Trust in Friendship instead of Expectations – 08 Mar 08

City:
Vrindavan
Country:
India

At the moment we have three very nice women from Austria here as guests, who got to know me last year when I was in Salzburg. They went to the bazaar today to buy some gifts and nice things and when they came back they told that a monkey had stolen the glasses of one of them. Actually this happens often here and we warn people about it but if you need glasses to see something you will still wear them. But the people around are normally very helpful and know what to do: they brought some biscuits and threw them to the monkey who, knowing that this would taste better than the glasses, let them go to catch the biscuits. It is a trick that makes both happy, the monkey and the one who needs his glasses! She got her glasses back and says that it was a special experience.

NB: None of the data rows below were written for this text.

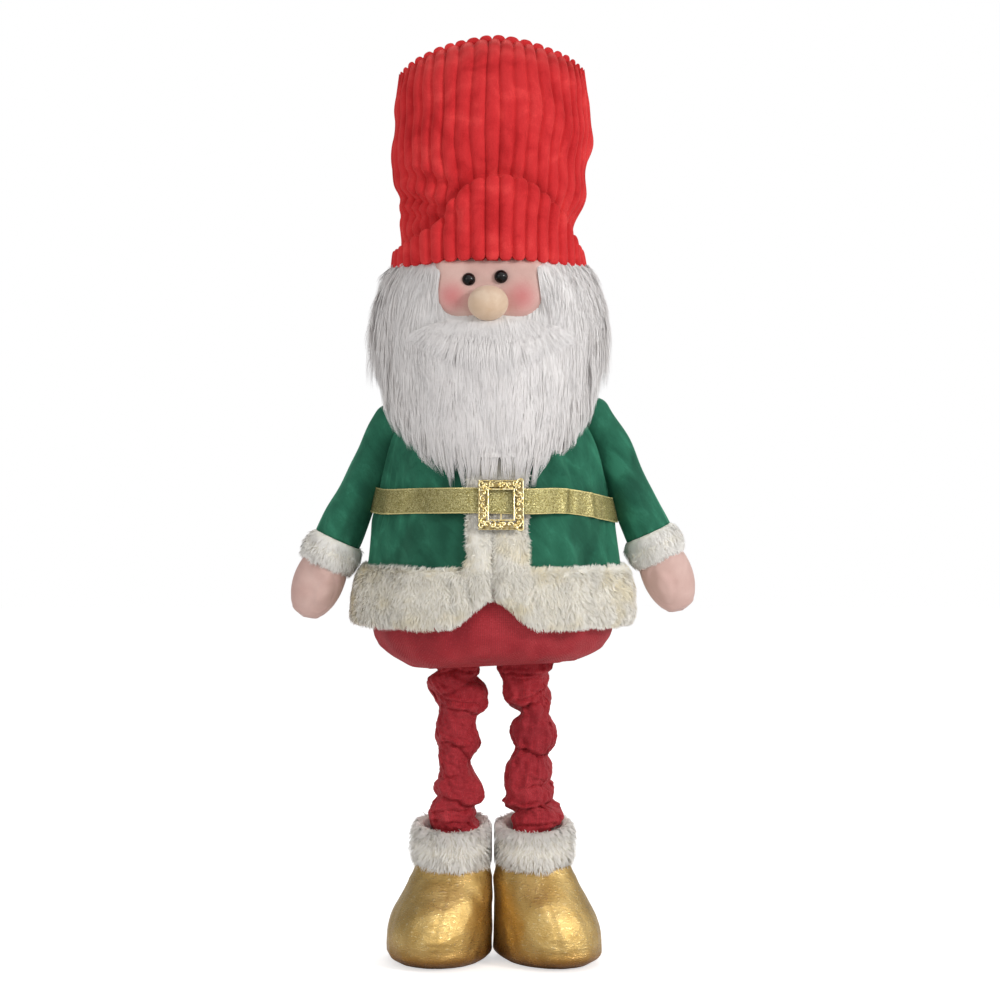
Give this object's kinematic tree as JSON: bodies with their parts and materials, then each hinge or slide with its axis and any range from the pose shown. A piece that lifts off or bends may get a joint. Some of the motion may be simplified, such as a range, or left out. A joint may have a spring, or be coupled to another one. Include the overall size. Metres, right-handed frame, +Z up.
{
  "type": "standing santa figure",
  "caption": "Stuffed cloth figure with a tall ribbed hat, long-pile beard, belted fur-trimmed coat, sewn arms, gathered legs over telescopic poles, and rounded boots it stands on.",
  "frame": {"origin": "on the floor, midway between the two boots", "axes": "+Z up through the head, the figure faces -Y, and +X is to the right as seen from the front"},
  "size_m": [0.4028, 0.2466, 0.9246],
  "materials": {
    "red_corduroy": "bright red wide-wale corduroy plush",
    "red_burlap": "deep red coarse basket weave",
    "green_velvet": "green velvet with uneven nap",
    "cream_plush": "cream short-pile plush",
    "white_long_pile": "white long-pile faux fur",
    "skin_cloth": "smooth pink-beige cloth",
    "nose_felt": "pale beige felt",
    "black_bead": "polished black bead",
    "gold_ribbon": "metallic gold woven ribbon",
    "gold_buckle": "bright gold-plated moulding",
    "gold_lame": "crackled gold lame cloth",
    "tube_steel": "plain steel tube",
    "collar_plastic": "black moulded plastic",
    "board_wood": "plain board"
  },
  "bodies": {
    "figure": {"hat_crown": "red_corduroy", "hat_brim": "red_corduroy", "head": "skin_cloth", "left_eye": "black_bead", "right_eye": "black_bead", "nose": "nose_felt", "moustache": "white_long_pile", "beard": "white_long_pile", "back_hair": "white_long_pile", "torso": "red_burlap", "coat": "green_velvet", "left_front_trim": "cream_plush", "right_front_trim": "cream_plush", "hem_trim": "cream_plush", "left_sleeve": "green_velvet", "right_sleeve": "green_velvet", "left_cuff": "cream_plush", "right_cuff": "cream_plush", "left_hand": "skin_cloth", "right_hand": "skin_cloth", "belt": "gold_ribbon", "buckle": "gold_buckle", "hip_board": "board_wood", "left_upper_tube": "tube_steel", "right_upper_tube": "tube_steel", "left_lock_collar": "collar_plastic", "right_lock_collar": "collar_plastic", "left_leg_cover": "red_burlap", "right_leg_cover": "red_burlap"},
    "left_foot": {"left_boot": "gold_lame", "left_boot_trim": "cream_plush", "left_lower_tube": "tube_steel", "left_sole_plate": "collar_plastic"},
    "right_foot": {"right_boot": "gold_lame", "right_boot_trim": "cream_plush", "right_lower_tube": "tube_steel", "right_sole_plate": "collar_plastic"}
  },
  "joints": [
    {"name": "left_leg_slide", "type": "slide", "parent": "figure", "child": "left_foot", "axis": [0, 0, -1], "range_m": [-0.09, 0.1], "deforming": ["left_leg_cover"]},
    {"name": "right_leg_slide", "type": "slide", "parent": "figure", "child": "right_foot", "axis": [0, 0, -1], "range_m": [-0.09, 0.1], "deforming": ["right_leg_cover"]}
  ]
}
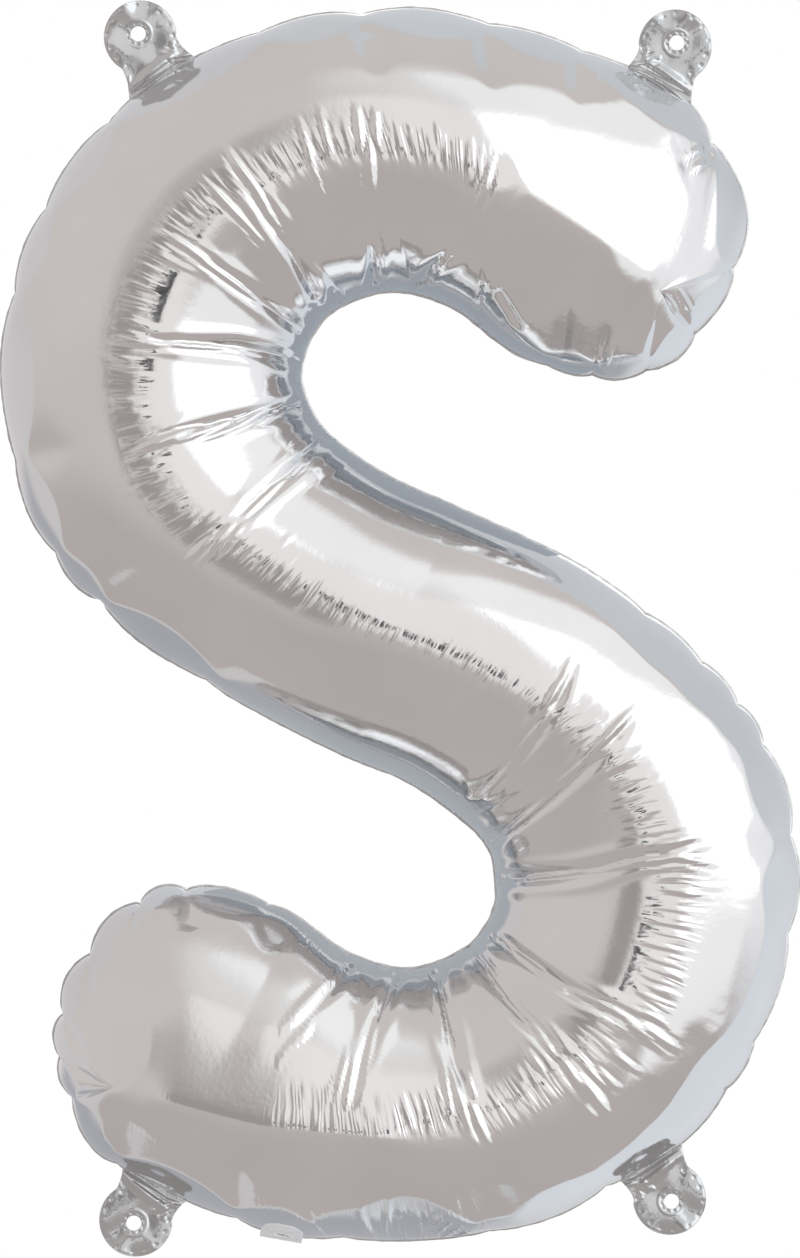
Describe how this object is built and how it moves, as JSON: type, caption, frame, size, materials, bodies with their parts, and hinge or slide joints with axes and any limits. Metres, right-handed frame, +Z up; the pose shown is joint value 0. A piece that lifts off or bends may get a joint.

One subject is still going on in my mind and I want to tell about my feelings here. I like to give my friendship with Govind again as an example for a perfect relationship if something like this exists. Since he has left Vrindavan on the 24th February we did not have any contact. I do not expect him to call and he doesn't expect me to call. I do not want anyone to have expectations on me. This would create a pressure that I don't want to have and that I cannot afford. I do not want to create any pressure on anyone but I also do not want to have pressure from anyone. And expectations like on how often I need to call or that I have to spend a certain amount of time with someone create pressure. If I do not do that what will happen? Will I loose a friend? No, I do not want to live with this fear! I carry so much love in my heart, for everyone and of course especially for my loved ones, my friends and my family. They have a place in my heart and I am always thinking of them with all my love.

I think in the West friendships do not have this trust as a base. I trust that my friend will stay my friend even if I do not call him because I trust on his love and I trust that he knows that I love him. Even in families it is very different in the countries where I usually work. People tell me of fights with family members, times in which siblings do not have contact with each other and that they do not really know their own blood-related family. It just couldn't happen in my family and this is where I see that the trust is missing already in the family. The love is missing. I want to bring this back and with my friendships all over the world I want to give an example for the love that can be between two beings without expectations, without conditions. Only love.
 

5 Replies to “Trust in Friendship instead of Expectations – 08 Mar 08”

  1. it is hard to trust friends sometimes, I mean maybe in India it’s different but in the US no one has to be your friend, and with everyone moving around all the time it is hard to keep friends even if you remain on good terms with them. I think that honesty and trust are very hard in friendships because they are so temporary and undervalued.

  2. It is hard to trust friends, it is nice when they call because then you know that they are still your friend. There isn’t a lot for trust in anything lasting in the West. There is always something new to be abandoned for and to abandon others for. In our personal lives, in the television we watch, in the technology we buy. Always something better and different. Even your family you can’t count on. That is why I like it when my friends call- then I know they are still my friends. I want to not care if they call or not. But the fact is I do care. Wish I didn’t.